One potential consequence of low Canadian productivity and rising deficits and debts is that the federal government will be pressured by Ontario and Quebec, which have the largest accumulated debts and two of the three largest deficits as a percentage of GDP (along with Prince Edward Island).

Brown said the combined political muscle of the two large provinces could prompt Ottawa to start taxing natural resources to generate revenue.

“My fear is that somewhere along the road in the future, they try to put their hands back in the resource well,” Brown said. “Then, you’ll have a serious debate from Saskatchewan, Alberta and B.C. about the value of Canada.”

Department of Finance figures confirm that provincial government debts have grown much faster than federal government debt during the past 25 years.

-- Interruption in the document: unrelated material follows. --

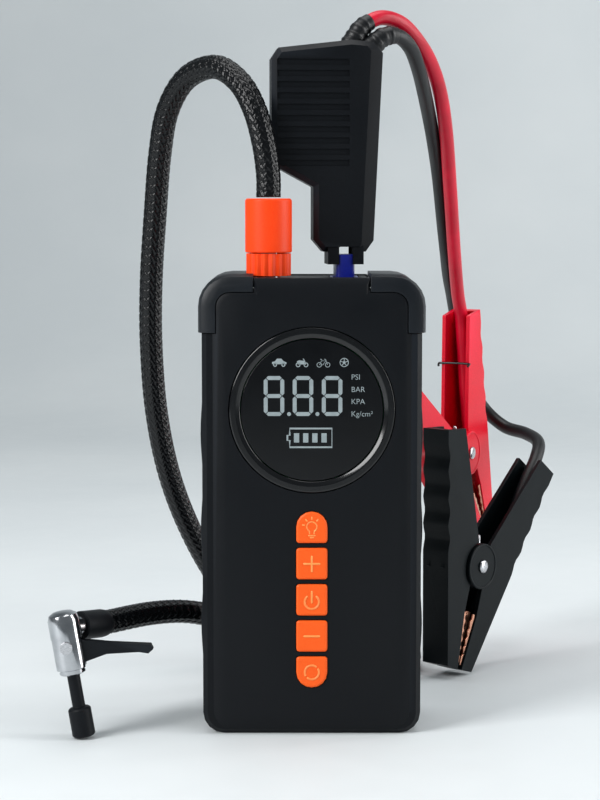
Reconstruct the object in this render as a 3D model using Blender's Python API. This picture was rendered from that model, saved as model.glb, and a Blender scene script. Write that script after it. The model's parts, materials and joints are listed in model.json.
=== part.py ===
"""Jump starter pack with a tyre inflator hose and a lead of jumper clamps.

Metres, +Z up. The pack stands on z = 0 with its display facing -Y and +X to its right.
"""

import math

import bmesh
import bpy
from mathutils import Matrix, Vector

MM = 0.001
GAP = 0.3 * MM
TO_BACK = (0, 1, 0)
TO_FRONT = (0, -1, 0)

# Pack body
BODY_WIDTH = 92.5 * MM
BODY_HEIGHT = 194.0 * MM
BODY_DEPTH = 50.0 * MM
TOP_RADIUS = 12.0 * MM
BOTTOM_RADIUS = 9.0 * MM
BAND_Y = -23.4 * MM
INSIDE_Y = -20.8 * MM
WALL = 2.6 * MM
BODY_MIDDLE = BODY_HEIGHT / 2
HALF_WIDTH = BODY_WIDTH / 2
HALF_DEPTH = BODY_DEPTH / 2

# Corner guards, side grips and the panel between the guards
GUARD_PROUD = 1.5 * MM
GUARD_DEEP = 1.2 * MM
GUARD_REACH = 23.0 * MM
GUARD_END_X = 24.6 * MM
GRIP_LOW, GRIP_HIGH = 25.0 * MM, 148.0 * MM
GRIP_HALF_DEPTH = 12.0 * MM
PANEL_SIZE = (47.4 * MM, 39.0 * MM)
PANEL_Y = 2.5 * MM
PANEL_TOP = 193.4 * MM
PORT_Y = -12.0 * MM
PANEL_THICK = 2.5 * MM

# Display and buttons
DISPLAY_Z = 138.6 * MM
LAMP_Z = 160.0 * MM
BEZEL_RADIUS = 34.9 * MM
GLASS_RADIUS = 29.9 * MM
BUTTON_NAMES = ("light", "plus", "power", "minus", "mode")
BUTTON_WIDTH = 13.7 * MM
BUTTON_HEIGHT = 13.3 * MM
BUTTON_PITCH = 15.5 * MM
BUTTON_MIDDLE_Z = 58.2 * MM

# Screws that hold the two shells together
SCREW_X = 36.0 * MM
SCREW_Z = (14.0 * MM, 176.0 * MM)

# Compressor: the crank turns about X, and the piston moves along Z under the hose
HOSE_X, HOSE_Y = -18.35 * MM, -5.5 * MM
PUMP_Y = -3.0 * MM
CRANK_Z = 133.0 * MM
CRANK_TEETH, PINION_TEETH = 24, 8
GEAR_MODULE = 1.0 * MM
CRANK_THROW = 6.0 * MM
GEAR_X = (-8.0 * MM, -4.0 * MM)

# Clamp module, plugged into the top panel
PLUG_X, PLUG_Y = 14.0 * MM, 11.5 * MM
MODULE_YAW = math.radians(5)
MODULE_HALF = 8.5 * MM
GROOVES = 10
GROOVE_LOW = 240.8 * MM
GROOVE_PITCH = 4.75 * MM
GROOVE_HEIGHT = 2.6 * MM
GROOVE_DEPTH = 0.8 * MM

# Clamps: pivot, turn about Z and lean of the clamp's own axis
CLAMP_THICK = 15.0 * MM
CLAMP_WALL = 2.0 * MM
EAR_RADIUS = 11.0 * MM
BLACK_CLAMP = (Vector((75.7, 98.9, 51.6)) * MM, math.radians(49), math.radians(18.5))
RED_CLAMP = (Vector((73.0, 149.2, 100.0)) * MM, math.radians(62), math.radians(-29))

# Air hose and the chuck that it ends in
HOSE_RADIUS = 5.25 * MM
CHUCK_FOOT = Vector((-96.2, -30.0, 1.0)) * MM
CHUCK_LEAN = math.radians(9.5)
FERRULE_HEIGHT = 47.5 * MM
FERRULE_DIRECTION = Vector((0.664, 0.745, -0.07)).normalized()
CABLE_RADIUS = 3.25 * MM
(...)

Back in 1987, Ottawa’s $281.8 billion debt was 78% of the $362.1 billion combined debt of the provinces and the federal government. That percentage fell to 60% in 2010.

Department of Finance figures show federal debt now at $582.5 billion; the provinces combined owe $388.3 billion.

B.C.’s total debt in its March budget was to be $47.8 billion in 2010-11 and $55.9 billion by 2012-13.

“Interest rates are low. So our debt-servicing costs are relatively low,” said Maureen Bader, who is an independent financial analyst.

“Back in the 1990s, $0.30 of every tax dollar had to be used for debt-servicing costs. Right now, debt-servicing costs aren’t as high. They’re still very high, but not as high. When interest rates eventually go up, then that debt-servicing cost will go way up. Ultimately the way governments get out of debt, especially debt that’s this bad, is to debauch the currency. They do a big devaluation, because increasing taxes to pay off that debt is just not on for politicians in a representative democracy.”